The point is, rather, that the women should wear a physical headcovering. Elsewhere, Paul commands that the women dress modestly (1 Tim 2:9). Following the logic 'God only looks at the heart', a woman would be required to have a modest and humble attitude but would be able, if she wishes, to dress in a way that exposes her body to the sight of men.
Of course this is ridiculous because the heart attitude of the woman is reflected by her outward obedience to the external requirements of modest dress. A correct heart attitude will lead to correct external practice in obedience to the command of Scripture. The same is true in the case of the headcovering. It would seem strange that Paul goes to these lengths to command the women to wear the headcovering if the external practice is of no importance whatsoever.
Baptism is also an external practice, a physical act done in obedience to the command of Scripture. Likewise the breaking of bread: 'This do in remembrance of Me'. But if we honour the Lord and remember Him in our hearts, surely that is all that matters and the external, 'religious' act of breaking bread is unimportant, if God only looks at the heart.

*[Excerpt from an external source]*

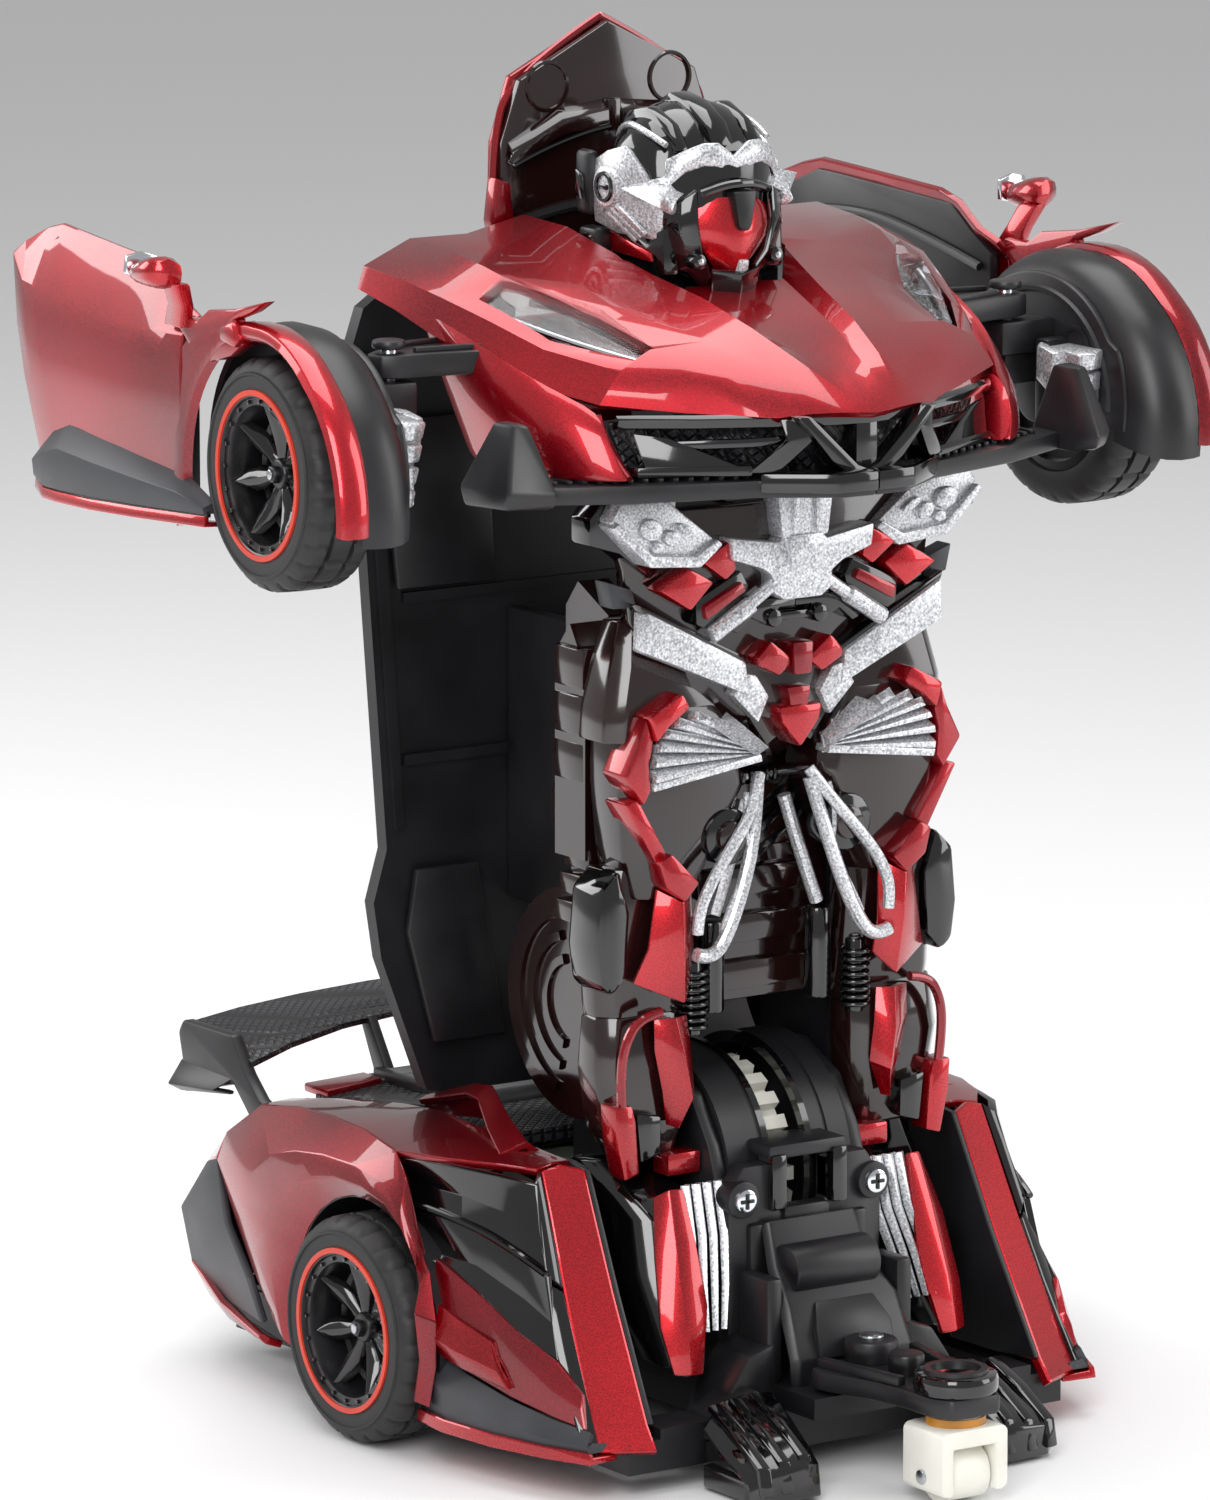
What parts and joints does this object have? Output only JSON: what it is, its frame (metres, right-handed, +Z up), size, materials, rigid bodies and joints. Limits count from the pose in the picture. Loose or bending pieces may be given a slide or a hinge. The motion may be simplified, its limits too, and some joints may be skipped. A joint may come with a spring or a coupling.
{
  "type": "transforming robot car",
  "caption": "Toy car standing as a robot: torso, chest and doors fold on hinges, with wheels, wing, head and a front castor.",
  "frame": {"origin": "on the floor under the middle of the standing robot", "axes": "+Z up, the robot faces -Y, its left arm is at +X"},
  "size_m": [0.2084, 0.1878, 0.263],
  "materials": {
    "red": "candy red metallic lacquer on moulded plastic",
    "black": "satin moulded ABS",
    "gloss": "high gloss dark moulded plastic",
    "silver": "silver paint on moulded plastic",
    "white": "natural acetal",
    "brass": "turned",
    "steel": "plain",
    "cells": "shrink sleeve",
    "board": "solder mask",
    "clear": "clear moulded cover",
    "rim": "satin moulded ABS",
    "tyre": "soft rubber with tread"
  },
  "bodies": {
    "base": {"battery_door": "black", "battery_pack": "cells", "chassis": "black", "circuit_board": "board", "drive_motors": "steel", "feet": "gloss", "fold_motor": "steel", "front_fins": "red", "gearbox_housing": "black", "rear_bumper": "black", "rear_deck": "black", "rear_fender_left": "red", "rear_fender_right": "red", "rear_wing": "black", "screws": "steel", "side_skirts": "black", "toe_block": "black"},
    "torso": {"abdomen_shell": "gloss", "back_panel": "black", "fold_gear": "white", "leg_shell_left": "gloss", "leg_shell_right": "gloss", "lower_shins": "silver", "side_plates": "gloss", "torso_frame": "black"},
    "chest": {"bonnet": "red", "chest_frame": "black", "chest_pin": "steel", "front_bumper": "black", "headlights": "clear"},
    "castor_arm": {"castor_arm": "black"},
    "castor_swivel": {"castor_block": "white"},
    "castor_roller": {"castor_roller": "white"},
    "arm_left": {"door_left": "red", "fist_left": "silver", "mirror_left": "red", "wheel_liner_left": "black"},
    "arm_right": {"door_right": "red", "fist_right": "silver", "mirror_right": "red", "wheel_liner_right": "black"},
    "head": {"face_mask": "red", "helmet": "gloss", "neck": "black"},
    "worm": {"fold_worm": "brass"},
    "front_wheel_left": {"front_rim_left": "rim", "front_tyre_left": "tyre"},
    "front_wheel_right": {"front_rim_right": "rim", "front_tyre_right": "tyre"},
    "switch": {"power_switch": "black"},
    "rear_wheel_left": {"rear_axle_left": "steel", "rear_rim_left": "rim", "rear_tyre_left": "tyre"},
    "rear_wheel_right": {"rear_axle_right": "steel", "rear_rim_right": "rim", "rear_tyre_right": "tyre"},
    "screen": {"screen": "gloss"},
    "strut_left": {"strut_left": "black"},
    "strut_right": {"strut_right": "black"}
  },
  "joints": [
    {"name": "torso_fold", "type": "hinge", "parent": "base", "child": "torso", "pos_m": [0, -0.01, 0.05], "axis": [1, 0, 0], "range_deg": [0, 90]},
    {"name": "chest_level", "type": "hinge", "parent": "torso", "child": "chest", "pos_m": [0, -0.0213, 0.205], "axis": [1, 0, 0], "range_deg": [-90, 0]},
    {"name": "screen_fold", "type": "hinge", "parent": "torso", "child": "screen", "pos_m": [0, 0.03, 0.213], "axis": [1, 0, 0], "range_deg": [0, 25.01]},
    {"name": "head_turn", "type": "hinge", "parent": "chest", "child": "head", "pos_m": [0, -0.001, 0.215], "axis": [0, 0, 1], "range_deg": [-20, 20]},
    {"name": "strut_swing_left", "type": "hinge", "parent": "chest", "child": "strut_left", "pos_m": [0.0448, -0.0098, 0.2065], "axis": [0, 0, 1], "range_deg": [0, 66.01]},
    {"name": "arm_swing_left", "type": "hinge", "parent": "strut_left", "child": "arm_left", "pos_m": [0.07, -0.004, 0.2065], "axis": [0, 0, 1], "range_deg": [-70.01, 0]},
    {"name": "front_wheel_spin_left", "type": "hinge", "parent": "arm_left", "child": "front_wheel_left", "pos_m": [0.08938, -0.00164, 0.1878], "axis": [0.9976, 0.0698, 0], "continuous": true},
    {"name": "rear_wheel_spin_left", "type": "hinge", "parent": "base", "child": "rear_wheel_left", "pos_m": [0.0639, 0.0114, 0.0215], "axis": [1, 0, 0], "continuous": true},
    {"name": "strut_swing_right", "type": "hinge", "parent": "chest", "child": "strut_right", "pos_m": [-0.0448, -0.0098, 0.2065], "axis": [0, 0, 1], "range_deg": [-66.01, 0]},
    {"name": "arm_swing_right", "type": "hinge", "parent": "strut_right", "child": "arm_right", "pos_m": [-0.07, -0.004, 0.2065], "axis": [0, 0, 1], "range_deg": [0, 70.01]},
    {"name": "front_wheel_spin_right", "type": "hinge", "parent": "arm_right", "child": "front_wheel_right", "pos_m": [-0.08938, -0.00164, 0.1878], "axis": [0.9976, -0.0698, 0], "continuous": true},
    {"name": "rear_wheel_spin_right", "type": "hinge", "parent": "base", "child": "rear_wheel_right", "pos_m": [-0.0639, 0.0114, 0.0215], "axis": [1, 0, 0], "continuous": true},
    {"name": "worm_spin", "type": "hinge", "parent": "base", "child": "worm", "pos_m": [0, -0.01, 0.0245], "axis": [0, 1, 0], "range_deg": [-2160, 0]},
    {"name": "castor_arm_swing", "type": "hinge", "parent": "base", "child": "castor_arm", "pos_m": [0, -0.0592, 0.018], "axis": [0, 0, 1], "range_deg": [-10, 10]},
    {"name": "castor_turn", "type": "hinge", "parent": "castor_arm", "child": "castor_swivel", "pos_m": [0, -0.0859, 0.015], "axis": [0, 0, 1], "continuous": true},
    {"name": "castor_roll", "type": "hinge", "parent": "castor_swivel", "child": "castor_roller", "pos_m": [0, -0.0859, 0.0052], "axis": [1, 0, 0], "continuous": true},
    {"name": "switch_slide", "type": "slide", "parent": "base", "child": "switch", "axis": [0, 1, 0], "range_m": [0, 0.003]}
  ],
  "couplings": [
    {"joint": "chest_level", "follows": "torso_fold", "ratio": -1},
    {"joint": "screen_fold", "follows": "torso_fold", "ratio": 0.27778},
    {"joint": "strut_swing_left", "follows": "torso_fold", "ratio": 0.73333},
    {"joint": "strut_swing_right", "follows": "torso_fold", "ratio": -0.73333},
    {"joint": "arm_swing_left", "follows": "torso_fold", "ratio": -0.77778},
    {"joint": "arm_swing_right", "follows": "torso_fold", "ratio": 0.77778},
    {"joint": "worm_spin", "follows": "torso_fold", "ratio": -24}
  ]
}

The truth is that the obedience of the heart will lead to obedience in practice in our lives. This should be true of every aspect of our walk of faith. If we have faith without works, our faith is dead. The believer should be characterised by inward faith, purity, holiness and by outward good works, pure speech and obedience to the physical commands of the Lord. So it is in the matter of the headcovering also. The correct heart attitude will necessarily lead us to honour the Lord by obedience in practice to a practical command given to New Testament believers.